WHAT NEEDS TO BE DONE – Extract the complete listing and repeat it word for word.

DATA SHOWN –
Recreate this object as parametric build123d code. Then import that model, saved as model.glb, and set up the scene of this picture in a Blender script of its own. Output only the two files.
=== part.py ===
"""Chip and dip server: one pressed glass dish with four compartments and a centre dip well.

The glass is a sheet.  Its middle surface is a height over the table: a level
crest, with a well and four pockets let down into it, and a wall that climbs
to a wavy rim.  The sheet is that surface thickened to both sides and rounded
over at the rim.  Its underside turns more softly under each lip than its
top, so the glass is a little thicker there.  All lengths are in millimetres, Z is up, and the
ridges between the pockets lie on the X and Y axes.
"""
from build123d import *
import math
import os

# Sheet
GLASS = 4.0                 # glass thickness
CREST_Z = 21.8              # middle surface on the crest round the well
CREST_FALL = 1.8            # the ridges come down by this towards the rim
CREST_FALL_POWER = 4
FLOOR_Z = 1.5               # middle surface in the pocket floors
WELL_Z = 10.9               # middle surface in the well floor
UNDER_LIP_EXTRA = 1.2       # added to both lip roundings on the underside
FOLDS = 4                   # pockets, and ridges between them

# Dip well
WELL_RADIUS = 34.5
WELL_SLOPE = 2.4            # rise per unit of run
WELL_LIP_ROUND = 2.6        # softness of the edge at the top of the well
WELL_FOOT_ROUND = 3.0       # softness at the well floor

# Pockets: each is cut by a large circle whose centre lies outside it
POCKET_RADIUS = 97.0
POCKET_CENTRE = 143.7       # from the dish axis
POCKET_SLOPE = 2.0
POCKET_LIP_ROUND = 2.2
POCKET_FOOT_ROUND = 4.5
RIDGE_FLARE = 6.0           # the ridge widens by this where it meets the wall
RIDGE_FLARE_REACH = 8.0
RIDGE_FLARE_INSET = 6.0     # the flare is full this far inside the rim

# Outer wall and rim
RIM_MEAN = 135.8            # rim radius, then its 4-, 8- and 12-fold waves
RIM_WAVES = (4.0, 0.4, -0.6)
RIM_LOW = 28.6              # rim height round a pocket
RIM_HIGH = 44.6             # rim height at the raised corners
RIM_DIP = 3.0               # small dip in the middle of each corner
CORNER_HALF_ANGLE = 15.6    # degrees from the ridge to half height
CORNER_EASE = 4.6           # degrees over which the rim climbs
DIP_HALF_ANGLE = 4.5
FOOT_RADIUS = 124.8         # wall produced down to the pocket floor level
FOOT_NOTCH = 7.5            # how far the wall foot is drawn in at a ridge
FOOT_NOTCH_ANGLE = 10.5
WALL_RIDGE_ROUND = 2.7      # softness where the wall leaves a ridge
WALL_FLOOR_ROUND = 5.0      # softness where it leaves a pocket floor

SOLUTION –
Recreate this object as parametric build123d code. Then import that model, saved as model.glb, and set up the scene of this picture in a Blender script of its own. Output only the two files.
=== part.py ===
"""Chip and dip server: one pressed glass dish with four compartments and a centre dip well.

The glass is a sheet.  Its middle surface is a height over the table: a level
crest, with a well and four pockets let down into it, and a wall that climbs
to a wavy rim.  The sheet is that surface thickened to both sides and rounded
over at the rim.  Its underside turns more softly under each lip than its
top, so the glass is a little thicker there.  All lengths are in millimetres, Z is up, and the
ridges between the pockets lie on the X and Y axes.
"""
from build123d import *
import math
import os

# Sheet
GLASS = 4.0                 # glass thickness
CREST_Z = 21.8              # middle surface on the crest round the well
CREST_FALL = 1.8            # the ridges come down by this towards the rim
CREST_FALL_POWER = 4
FLOOR_Z = 1.5               # middle surface in the pocket floors
WELL_Z = 10.9               # middle surface in the well floor
UNDER_LIP_EXTRA = 1.2       # added to both lip roundings on the underside
FOLDS = 4                   # pockets, and ridges between them

# Dip well
WELL_RADIUS = 34.5
WELL_SLOPE = 2.4            # rise per unit of run
WELL_LIP_ROUND = 2.6        # softness of the edge at the top of the well
WELL_FOOT_ROUND = 3.0       # softness at the well floor

# Pockets: each is cut by a large circle whose centre lies outside it
POCKET_RADIUS = 97.0
POCKET_CENTRE = 143.7       # from the dish axis
POCKET_SLOPE = 2.0
POCKET_LIP_ROUND = 2.2
POCKET_FOOT_ROUND = 4.5
RIDGE_FLARE = 6.0           # the ridge widens by this where it meets the wall
RIDGE_FLARE_REACH = 8.0
RIDGE_FLARE_INSET = 6.0     # the flare is full this far inside the rim

# Outer wall and rim
RIM_MEAN = 135.8            # rim radius, then its 4-, 8- and 12-fold waves
RIM_WAVES = (4.0, 0.4, -0.6)
RIM_LOW = 28.6              # rim height round a pocket
RIM_HIGH = 44.6             # rim height at the raised corners
RIM_DIP = 3.0               # small dip in the middle of each corner
CORNER_HALF_ANGLE = 15.6    # degrees from the ridge to half height
CORNER_EASE = 4.6           # degrees over which the rim climbs
DIP_HALF_ANGLE = 4.5
FOOT_RADIUS = 124.8         # wall produced down to the pocket floor level
FOOT_NOTCH = 7.5            # how far the wall foot is drawn in at a ridge
FOOT_NOTCH_ANGLE = 10.5
WALL_RIDGE_ROUND = 2.7      # softness where the wall leaves a ridge
WALL_FLOOR_ROUND = 5.0      # softness where it leaves a pocket floor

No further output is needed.